(MATERIAL):
* Begin *

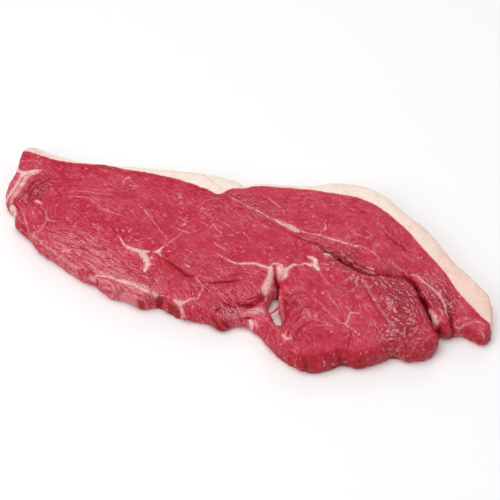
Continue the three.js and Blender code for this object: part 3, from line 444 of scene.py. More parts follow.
# Round the front lobe, which has a grain of its own.
LOBE = (
    (40, 7), (49, -2), (61, -12), (74, -20), (86, -21), (98, -28), (104, -40), (108, -51), (114, -60),
    (112, -90), (10, -90), (10, -58), (19, -45), (19, -28), (24, -18), (30, -8),
)

# Below the folds in the middle, where the fibres turn down to the front edge.
LOW = (
    (-50, -8.5), (-38, -17), (-28.5, -22.5), (-23.5, -25.5), (-12, -25.5), (0, -24.5), (7, -28.5),
    (10.5, -35.5), (3.5, -40.5), (-2.5, -60.5), (-25.5, -62), (-55, -46), (-55, -29.5),
)

# Round the tear, whose inside is pale and thin.
TEAR = Patch((18, -36), (10, 18), 0, 1.0)

# The middle line, with heights, of the strand of meat across the tear.
STRAND = ((11.3, -43.3, 6), (15.6, -42.8, 5.2), (18.8, -40.9, 5.8), (22.3, -37.8, 7.5))


def total(patches: tuple[Patch, ...], plan: np.ndarray) -> np.ndarray:
    """The sum of some patches' amounts at each plan point."""
    return sum(patch.share(plan) for patch in patches)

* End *

(TASK INSTRUCTIONS):
Produce an exact copy of the whole listing.

(FINAL RESULT):
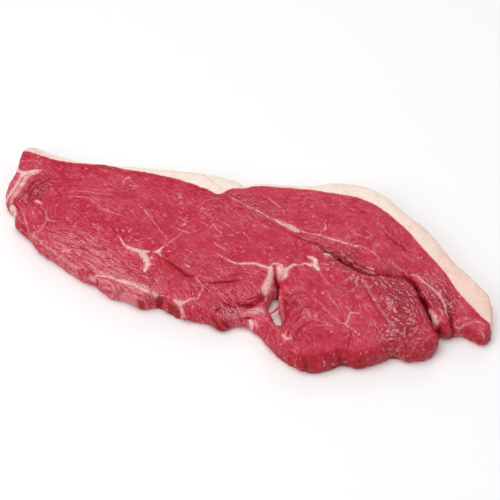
Continue the three.js and Blender code for this object: part 3, from line 444 of scene.py. More parts follow.
# Round the front lobe, which has a grain of its own.
LOBE = (
    (40, 7), (49, -2), (61, -12), (74, -20), (86, -21), (98, -28), (104, -40), (108, -51), (114, -60),
    (112, -90), (10, -90), (10, -58), (19, -45), (19, -28), (24, -18), (30, -8),
)

# Below the folds in the middle, where the fibres turn down to the front edge.
LOW = (
    (-50, -8.5), (-38, -17), (-28.5, -22.5), (-23.5, -25.5), (-12, -25.5), (0, -24.5), (7, -28.5),
    (10.5, -35.5), (3.5, -40.5), (-2.5, -60.5), (-25.5, -62), (-55, -46), (-55, -29.5),
)

# Round the tear, whose inside is pale and thin.
TEAR = Patch((18, -36), (10, 18), 0, 1.0)

# The middle line, with heights, of the strand of meat across the tear.
STRAND = ((11.3, -43.3, 6), (15.6, -42.8, 5.2), (18.8, -40.9, 5.8), (22.3, -37.8, 7.5))


def total(patches: tuple[Patch, ...], plan: np.ndarray) -> np.ndarray:
    """The sum of some patches' amounts at each plan point."""
    return sum(patch.share(plan) for patch in patches)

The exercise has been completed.